Your instructions:
Your task is to restate the data word for word.

- - - - - - -

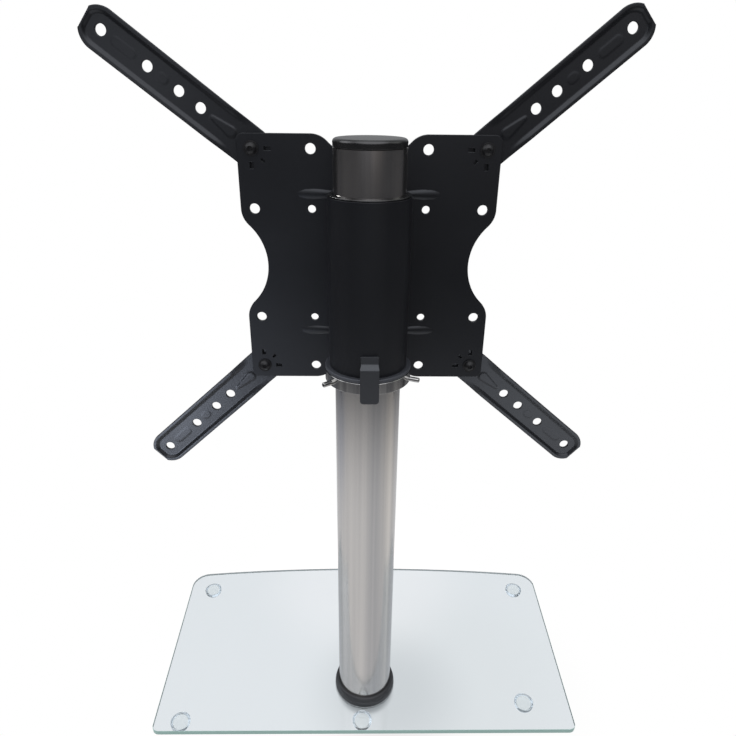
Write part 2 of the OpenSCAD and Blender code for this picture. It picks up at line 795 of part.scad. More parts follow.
module arm_screws() {
    head_y = -washer_t;
    len = washer_t + plate_t + arm_t + face_gap + nut_t + 0.6;
    head_r = screw_head_d / 2;
    dome_r = (head_r ^ 2 + screw_head_h ^ 2) / (2 * screw_head_h);
    color([0.14, 0.14, 0.15])
    on_mount(plate_y)
    at_pivots()
    translate([0, head_y, 0])
    difference() {
        union() {
            along_y(screw_d / 2, len);
            intersection() {
                translate([0, dome_r - screw_head_h, 0]) sphere(r = dome_r, $fn = small_fn);
                translate([0, -screw_head_h - 1, 0]) along_y(head_r, screw_head_h + 1);
            }
        }
        translate([0, -screw_head_h - 1, 0]) along_y(screw_key / 2 / cos(30), 3, 6);
    }
}

module arm_washers() {
    color([0.13, 0.13, 0.14])
    on_mount(plate_y - washer_t)
    at_pivots()
    difference() {
        along_y(washer_d / 2, washer_t);
        translate([0, -1, 0]) along_y(screw_d / 2 + 0.2, washer_t + 2);
    }
}

module arm_nuts() {
    color([0.6, 0.6, 0.61])
    on_mount(arm_y + arm_t + face_gap)
    at_pivots()
    difference() {
        along_y(nut_af / 2 / cos(30), nut_t, 6);
        translate([0, -1, 0]) along_y(screw_d / 2, nut_t + 2);
    }
}

front_foot_x = glass_w / 2 - front_foot_side;
front_foot_y = glass_d / 2 - front_foot_inset;
rear_left_foot_x = rear_left_foot_side - glass_rear_w / 2;
rear_right_foot_x = glass_rear_w / 2 - rear_right_foot_side;
rear_y = -glass_d / 2;

glass_base();
foot(-front_foot_x, front_foot_y);  // front_left_foot
foot(front_foot_x, front_foot_y);  // front_right_foot
foot(rear_left_foot_x, rear_y + rear_left_foot_inset);  // rear_left_foot
foot(rear_middle_foot_x, rear_y + rear_middle_foot_inset);  // rear_middle_foot
foot(rear_right_foot_x, rear_y + rear_right_foot_inset);  // rear_right_foot
glass_gasket();
foot_ring();
pole_insert();
base_bolt();
base_disc();
base_pad();
pole();
pole_cap();
locking_collar();
locking_pin(0);  // left_locking_pin
locking_pin(1);  // right_locking_pin
sleeve();
upper_bush();
lower_bush();
swivel_stop();
vesa_plate();
arm(-1, 1, arm_tl_angle);  // upper_left_arm
arm(1, 1, arm_tr_angle);  // upper_right_arm
arm(-1, -1, arm_bl_angle);  // lower_left_arm
arm(1, -1, arm_br_angle);  // lower_right_arm
arm_screws();
arm_washers();
arm_nuts();
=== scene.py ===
import json
import math

import bmesh
import bpy
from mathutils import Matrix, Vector


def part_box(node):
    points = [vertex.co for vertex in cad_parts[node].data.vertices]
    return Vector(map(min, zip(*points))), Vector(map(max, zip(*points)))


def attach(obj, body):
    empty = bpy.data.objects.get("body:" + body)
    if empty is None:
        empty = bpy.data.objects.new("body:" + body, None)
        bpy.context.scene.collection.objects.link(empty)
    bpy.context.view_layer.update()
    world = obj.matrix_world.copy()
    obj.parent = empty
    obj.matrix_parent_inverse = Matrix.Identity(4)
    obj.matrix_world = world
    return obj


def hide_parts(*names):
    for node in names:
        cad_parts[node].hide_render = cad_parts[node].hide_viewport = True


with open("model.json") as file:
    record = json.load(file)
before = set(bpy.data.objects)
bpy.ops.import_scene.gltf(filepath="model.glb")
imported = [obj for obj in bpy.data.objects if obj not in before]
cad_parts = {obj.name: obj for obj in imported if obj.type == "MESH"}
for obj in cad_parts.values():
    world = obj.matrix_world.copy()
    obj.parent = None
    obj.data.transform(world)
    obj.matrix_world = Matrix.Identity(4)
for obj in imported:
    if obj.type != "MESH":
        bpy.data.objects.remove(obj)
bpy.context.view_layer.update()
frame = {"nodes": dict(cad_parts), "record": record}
nodes = frame["nodes"]
print("frame loaded:", len(nodes), "nodes")

# Places that several pieces share, in metres
poleAxis = (0, -0.065)
plateMiddle = 0.518
pivotReach = 0.1
cutDepth = 0.02  # how deep a cutter goes through sheet metal

# The camera stands behind the stand and looks down on it
cameraSettings = {"place": (-0.00783, -0.57374, 0.66541), "turn": (65.2785, -0.5556, -0.6372), "lens": 29.819,
                  "sensor": 36, "near": 0.01}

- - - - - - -

Response below:
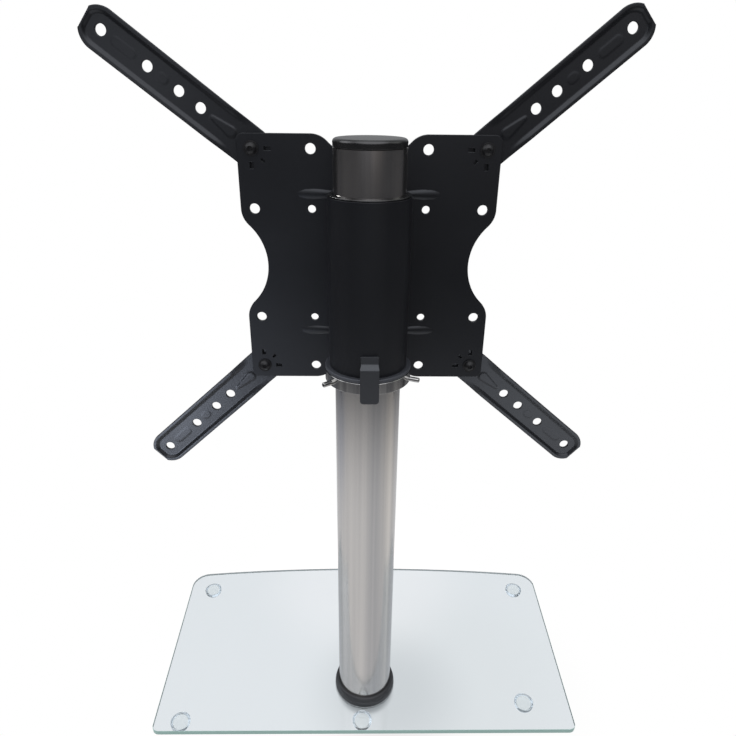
Write part 2 of the OpenSCAD and Blender code for this picture. It picks up at line 795 of part.scad. More parts follow.
module arm_screws() {
    head_y = -washer_t;
    len = washer_t + plate_t + arm_t + face_gap + nut_t + 0.6;
    head_r = screw_head_d / 2;
    dome_r = (head_r ^ 2 + screw_head_h ^ 2) / (2 * screw_head_h);
    color([0.14, 0.14, 0.15])
    on_mount(plate_y)
    at_pivots()
    translate([0, head_y, 0])
    difference() {
        union() {
            along_y(screw_d / 2, len);
            intersection() {
                translate([0, dome_r - screw_head_h, 0]) sphere(r = dome_r, $fn = small_fn);
                translate([0, -screw_head_h - 1, 0]) along_y(head_r, screw_head_h + 1);
            }
        }
        translate([0, -screw_head_h - 1, 0]) along_y(screw_key / 2 / cos(30), 3, 6);
    }
}

module arm_washers() {
    color([0.13, 0.13, 0.14])
    on_mount(plate_y - washer_t)
    at_pivots()
    difference() {
        along_y(washer_d / 2, washer_t);
        translate([0, -1, 0]) along_y(screw_d / 2 + 0.2, washer_t + 2);
    }
}

module arm_nuts() {
    color([0.6, 0.6, 0.61])
    on_mount(arm_y + arm_t + face_gap)
    at_pivots()
    difference() {
        along_y(nut_af / 2 / cos(30), nut_t, 6);
        translate([0, -1, 0]) along_y(screw_d / 2, nut_t + 2);
    }
}

front_foot_x = glass_w / 2 - front_foot_side;
front_foot_y = glass_d / 2 - front_foot_inset;
rear_left_foot_x = rear_left_foot_side - glass_rear_w / 2;
rear_right_foot_x = glass_rear_w / 2 - rear_right_foot_side;
rear_y = -glass_d / 2;

glass_base();
foot(-front_foot_x, front_foot_y);  // front_left_foot
foot(front_foot_x, front_foot_y);  // front_right_foot
foot(rear_left_foot_x, rear_y + rear_left_foot_inset);  // rear_left_foot
foot(rear_middle_foot_x, rear_y + rear_middle_foot_inset);  // rear_middle_foot
foot(rear_right_foot_x, rear_y + rear_right_foot_inset);  // rear_right_foot
glass_gasket();
foot_ring();
pole_insert();
base_bolt();
base_disc();
base_pad();
pole();
pole_cap();
locking_collar();
locking_pin(0);  // left_locking_pin
locking_pin(1);  // right_locking_pin
sleeve();
upper_bush();
lower_bush();
swivel_stop();
vesa_plate();
arm(-1, 1, arm_tl_angle);  // upper_left_arm
arm(1, 1, arm_tr_angle);  // upper_right_arm
arm(-1, -1, arm_bl_angle);  // lower_left_arm
arm(1, -1, arm_br_angle);  // lower_right_arm
arm_screws();
arm_washers();
arm_nuts();
=== scene.py ===
import json
import math

import bmesh
import bpy
from mathutils import Matrix, Vector


def part_box(node):
    points = [vertex.co for vertex in cad_parts[node].data.vertices]
    return Vector(map(min, zip(*points))), Vector(map(max, zip(*points)))


def attach(obj, body):
    empty = bpy.data.objects.get("body:" + body)
    if empty is None:
        empty = bpy.data.objects.new("body:" + body, None)
        bpy.context.scene.collection.objects.link(empty)
    bpy.context.view_layer.update()
    world = obj.matrix_world.copy()
    obj.parent = empty
    obj.matrix_parent_inverse = Matrix.Identity(4)
    obj.matrix_world = world
    return obj


def hide_parts(*names):
    for node in names:
        cad_parts[node].hide_render = cad_parts[node].hide_viewport = True


with open("model.json") as file:
    record = json.load(file)
before = set(bpy.data.objects)
bpy.ops.import_scene.gltf(filepath="model.glb")
imported = [obj for obj in bpy.data.objects if obj not in before]
cad_parts = {obj.name: obj for obj in imported if obj.type == "MESH"}
for obj in cad_parts.values():
    world = obj.matrix_world.copy()
    obj.parent = None
    obj.data.transform(world)
    obj.matrix_world = Matrix.Identity(4)
for obj in imported:
    if obj.type != "MESH":
        bpy.data.objects.remove(obj)
bpy.context.view_layer.update()
frame = {"nodes": dict(cad_parts), "record": record}
nodes = frame["nodes"]
print("frame loaded:", len(nodes), "nodes")

# Places that several pieces share, in metres
poleAxis = (0, -0.065)
plateMiddle = 0.518
pivotReach = 0.1
cutDepth = 0.02  # how deep a cutter goes through sheet metal

# The camera stands behind the stand and looks down on it
cameraSettings = {"place": (-0.00783, -0.57374, 0.66541), "turn": (65.2785, -0.5556, -0.6372), "lens": 29.819,
                  "sensor": 36, "near": 0.01}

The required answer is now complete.